**Exercise requirements**
Output the lines below exactly, please, from the first line until the line with "return body.cut(slit)", counting both.
■ ■ ■ ■
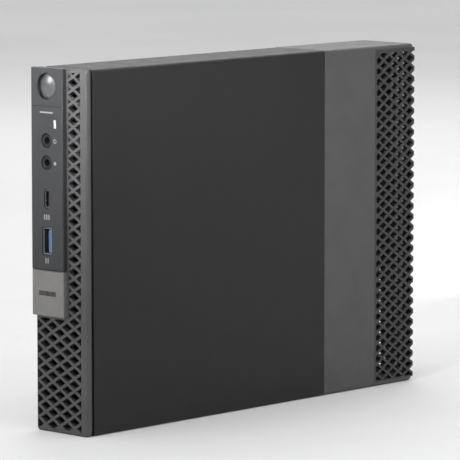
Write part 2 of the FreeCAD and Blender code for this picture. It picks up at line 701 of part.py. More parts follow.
def m2_socket(y, z_low):
    body = on_board(4.2, inset(y, -1.2), (z_low, z_low + 6.0))
    slit = box((-7.6, -6.6), inset(y, -0.2), (z_low + 3.0, z_low + 7.0))
    return body.cut(slit)


def m2_screws():
    screws = []
    for y, z in ((SSD_Y, SSD_Z), (WLAN_Y, WLAN_Z)):
        middle = (y[0] + y[1]) / 2
        post = rod_x(1.7, (BOARD_TOP, -6.7), middle, z[1])
        seat = rod_x(2.8, (BOARD_TOP, -7.5), middle, z[1])
        head = rod_x(2.8, (-6.7, -5.7), middle, z[1])
        screws.append(join([post, seat, head]))
    return screws


def coin_cell_holder():
    body = rod_x(COIN_RADIUS + 2.2, (BOARD_TOP, BOARD_TOP + 4.4), *COIN_YZ)
    return body.cut(rod_x(COIN_RADIUS + 0.2, (BOARD_TOP + 0.8, BOARD_TOP + 6.0), *COIN_YZ))


def coin_cell():
    cell = rod_x(COIN_RADIUS, (BOARD_TOP + 0.8, BOARD_TOP + 4.0), *COIN_YZ)
    return bevel(cell, 0.5, lambda c: c.x > BOARD_TOP + 3.9)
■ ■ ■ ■
**Exercise answer**
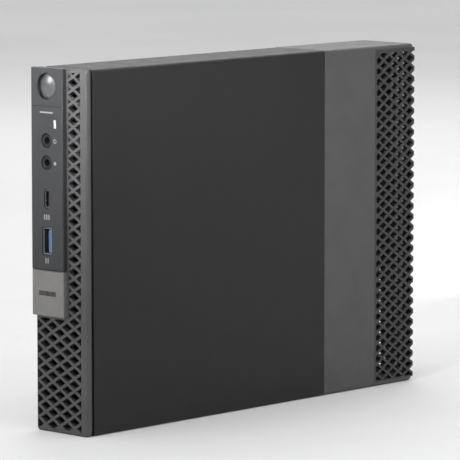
Write part 2 of the FreeCAD and Blender code for this picture. It picks up at line 701 of part.py. More parts follow.
def m2_socket(y, z_low):
    body = on_board(4.2, inset(y, -1.2), (z_low, z_low + 6.0))
    slit = box((-7.6, -6.6), inset(y, -0.2), (z_low + 3.0, z_low + 7.0))
    return body.cut(slit)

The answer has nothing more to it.